From Alice Allison Dunnigan's Wikipedia Page:


"Dunnigan's career in journalism began at the age of 13, when she started writing one-sentence news items for the local Owensboro Enterprise newspaper. She completed the ten years available to blacks in the segregated Russellville school system, but her parents saw no benefit in allowing their daughter to continue her education. A Sunday school teacher intervened, and Dunnigan was allowed to attend college. By the time she had reached college, Dunnigan had set her sights on becoming a teacher, and completed the teaching course at what is now Kentucky State University. Dunnigan was a teacher in Kentucky public schools from 1924 to 1942. A four-year marriage to Walter Dickenson of Mount Pisgeh ended in divorce in 1930. She married Charles Dunnigan, a childhood friend, on January 8, 1932. The couple had one child, Robert William, and separated in 1953.


"As a young teacher in the segregated Todd County School system, Dunnigan taught courses in Kentucky history. She quickly learned that her students were almost completely ignorant of the historic contributions of African Americans to the state of Kentucky. She started preparing 'Kentucky Fact Sheets' and handing them out to her students as supplements to the required text. These papers were collected for publication in 1939, but no publisher was willing to take them to press. Associated Publishers Inc. finally published the articles in 1982 as The Fascinating Story of Black Kentuckians: Their Heritage and Tradition. The meager pay she earned teaching forced her to work numerous menial jobs during the summer months, when school was not in session. She washed the tombstones in the white cemetery while working four hours a day in a dairy, cleaning house for a family, and doing washing at night for another family, earning a total of about seven dollars a week.

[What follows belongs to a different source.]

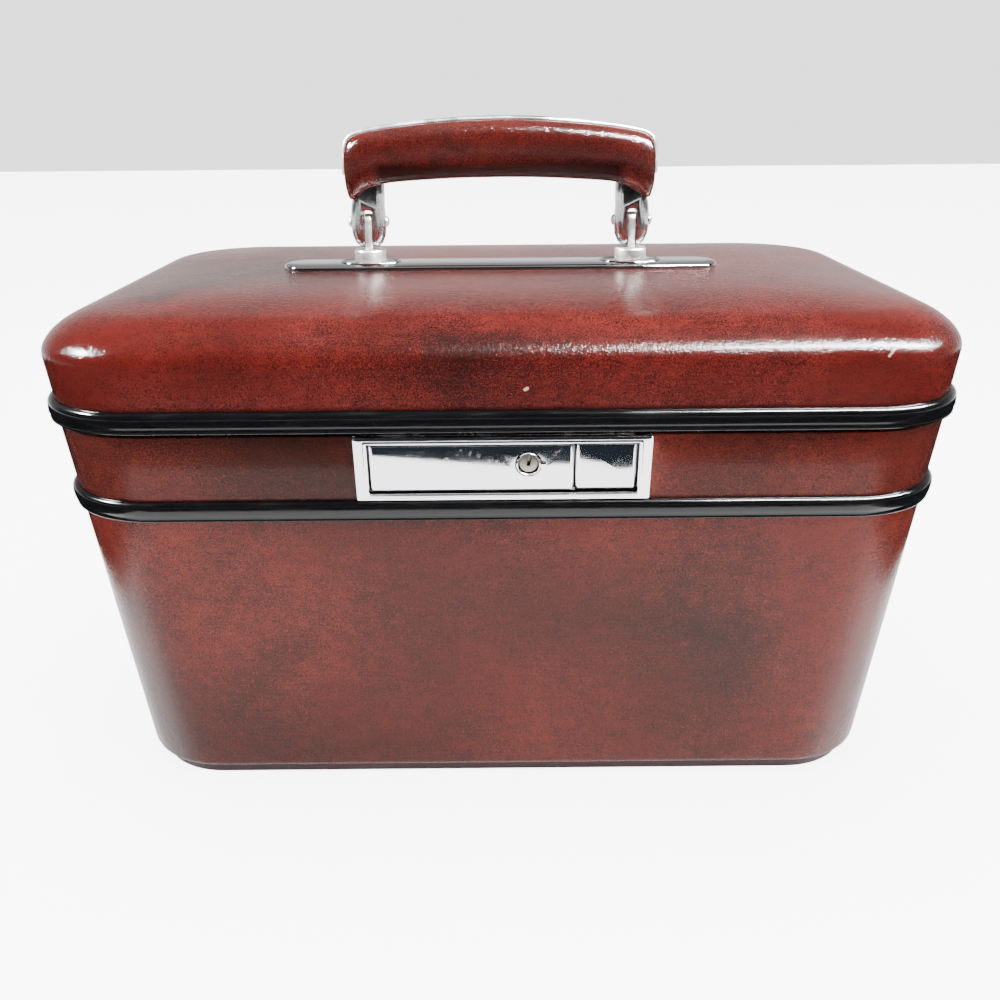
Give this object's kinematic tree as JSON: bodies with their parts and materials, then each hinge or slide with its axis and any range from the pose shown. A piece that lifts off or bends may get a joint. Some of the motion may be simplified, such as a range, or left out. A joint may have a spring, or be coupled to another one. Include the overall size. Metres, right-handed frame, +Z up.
{
  "type": "makeup train case",
  "caption": "Hard-sided train case for cosmetics: tapered body, domed hinged lid with carry handle, front draw latch with key lock, mirror in the lid and lift-out tray.",
  "frame": {"origin": "centre of the underside of the foot plate, on the table", "axes": "+X the case's right seen from the lock side, +Y towards the rear hinges, +Z up"},
  "size_m": [0.3452, 0.2319, 0.2636],
  "materials": {
    "oxblood_vinyl": "glossy mottled oxblood vinyl over board",
    "black_trim": "glossy black extruded trim",
    "chrome": "polished, lightly worn",
    "steel": "dull plated",
    "lining": "satin quilted cloth",
    "foot_board": "matt maroon board",
    "mirror": "silvered glass",
    "tray_plastic": "moulded, satin gloss"
  },
  "bodies": {
    "body": {"body_shell": "oxblood_vinyl", "foot_plate": "foot_board", "lower_band": "black_trim", "body_frame": "steel", "body_lining": "lining", "tray_ledge_left": "lining", "tray_ledge_right": "lining", "hinge_body_leaf_left": "chrome", "hinge_body_leaf_right": "chrome", "hinge_pin_left": "steel", "hinge_pin_right": "steel", "rivet_body_left_1": "steel", "rivet_body_left_2": "steel", "rivet_body_right_1": "steel", "rivet_body_right_2": "steel", "lock_bezel": "chrome", "lock_pan": "steel", "lock_back_cover": "steel", "hasp_pin": "steel"},
    "lid": {"lid_shell": "oxblood_vinyl", "upper_band": "black_trim", "lid_frame": "steel", "lid_lining": "lining", "mirror": "mirror", "mirror_frame": "chrome", "striker": "steel", "hinge_lid_leaf_left": "chrome", "hinge_lid_leaf_right": "chrome", "rivet_lid_left_1": "steel", "rivet_lid_left_2": "steel", "rivet_lid_right_1": "steel", "rivet_lid_right_2": "steel", "handle_plate": "chrome", "handle_post_left": "chrome", "handle_post_right": "chrome", "handle_nut_left": "steel", "handle_nut_right": "steel"},
    "handle": {"grip": "oxblood_vinyl", "grip_strip": "chrome", "handle_fork_left": "chrome", "handle_fork_right": "chrome", "handle_pin_left": "steel", "handle_pin_right": "steel"},
    "hasp": {"hasp_plate": "chrome", "key_ring": "chrome"},
    "key_plug": {"key_plug": "chrome"},
    "release_button": {"release_button": "chrome"},
    "tray": {"tray": "tray_plastic"}
  },
  "joints": [
    {"name": "lid_hinge", "type": "hinge", "parent": "body", "child": "lid", "pos_m": [0, 0.117, 0.1597], "axis": [-1, 0, 0], "range_deg": [0, 100]},
    {"name": "handle_fold", "type": "hinge", "parent": "lid", "child": "handle", "pos_m": [0, 0, 0.2205], "axis": [1, 0, 0], "range_deg": [-95, 95]},
    {"name": "hasp_swing", "type": "hinge", "parent": "body", "child": "hasp", "pos_m": [0, -0.10736, 0.13708], "axis": [1, 0, 0], "range_deg": [0, 65]},
    {"name": "key_turn", "type": "hinge", "parent": "hasp", "child": "key_plug", "pos_m": [0.0092, -0.10865, 0.1474], "axis": [0, 0.9924, 0.1232], "range_deg": [0, 90]},
    {"name": "button_slide", "type": "slide", "parent": "body", "child": "release_button", "axis": [1, 0, 0], "range_m": [0, 0.003], "stiffness_N_per_m": 150},
    {"name": "tray_lift", "type": "slide", "parent": "body", "child": "tray", "axis": [0, 0, 1], "range_m": [0, 0.02]}
  ]
}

"A call for government workers went out in 1942, and Dunnigan moved to Washington, D.C., during World War II seeking better pay and a government job. She worked as a federal government employee from 1942 to 1946, and took a year of night courses at Howard University. In 1946 she was offered a job writing for The Chicago Defender as a Washington correspondent. The Defender was a black-owned weekly that did not use the words 'Negro' or "black" in its pages. Instead, African Americans were referred to as 'the Race' and black men and women as 'Race men and Race women.' Unsure of Dunnigan's abilities, the editor of The Defender paid her much less than her male counterparts until she could prove her worth. She supplemented her income with other writing jobs.


"As a writer for the Associated Negro Press news service, Dunnigan sought press credentials to cover Congress and the Senate. The Standing Committee of Correspondents (newspaper reporters who ran the congressional press galleries) denied her request on the grounds that she was writing for a weekly newspaper, and reporters covering the U.S. Capitol were required to write for daily publications. Six months later, however, she was granted press clearance, becoming the first African-American woman to gain accreditation. In 1947 she was named bureau chief of the Associate Negro Press, a position she held for 14 years.


"In 1948 Dunnigan was one of three African Americans and one of two women in the press corps that followed President Harry S. Truman's Western campaign, paying her own way to do it. Also that year, she became the first African-American female White House correspondent, and was the first black woman elected to the Women's National Press Club. Her association with this and other organizations allowed her to travel extensively in the United States and to Canada, Israel, South America, Africa, Mexico, and the Caribbean. She was honored by Haitian President François Duvalier for her articles on Haiti."



More to Discover

Joyce Butts shared the first paragraph of this story with me for the newsletter, and she unintentionally knocked me over with a feather!


My search for additional information about Mrs. Alice Dunnigan led me first to her extensive wikipedia page (a small fraction of which is included above) where my eye was caught by her photo on the right side of the page and its caption, "Dunnigan at her interview for the Black Women Oral History Project".


One click and I went down the rabbit hole of historical discovery.


WARNING: Once you visit the Black Women Oral History Project site, you will be lost in fascinating history for hours or months. I recommend setting a bookmark and a timer. Maybe tie a tether around your waist so your family can drag you away from the computer for dinner...ha!


Visiting the page with the actual interviews, I was able to listen to a portion of Mrs. Dunnigan's interview, and I would have liked to stay longer.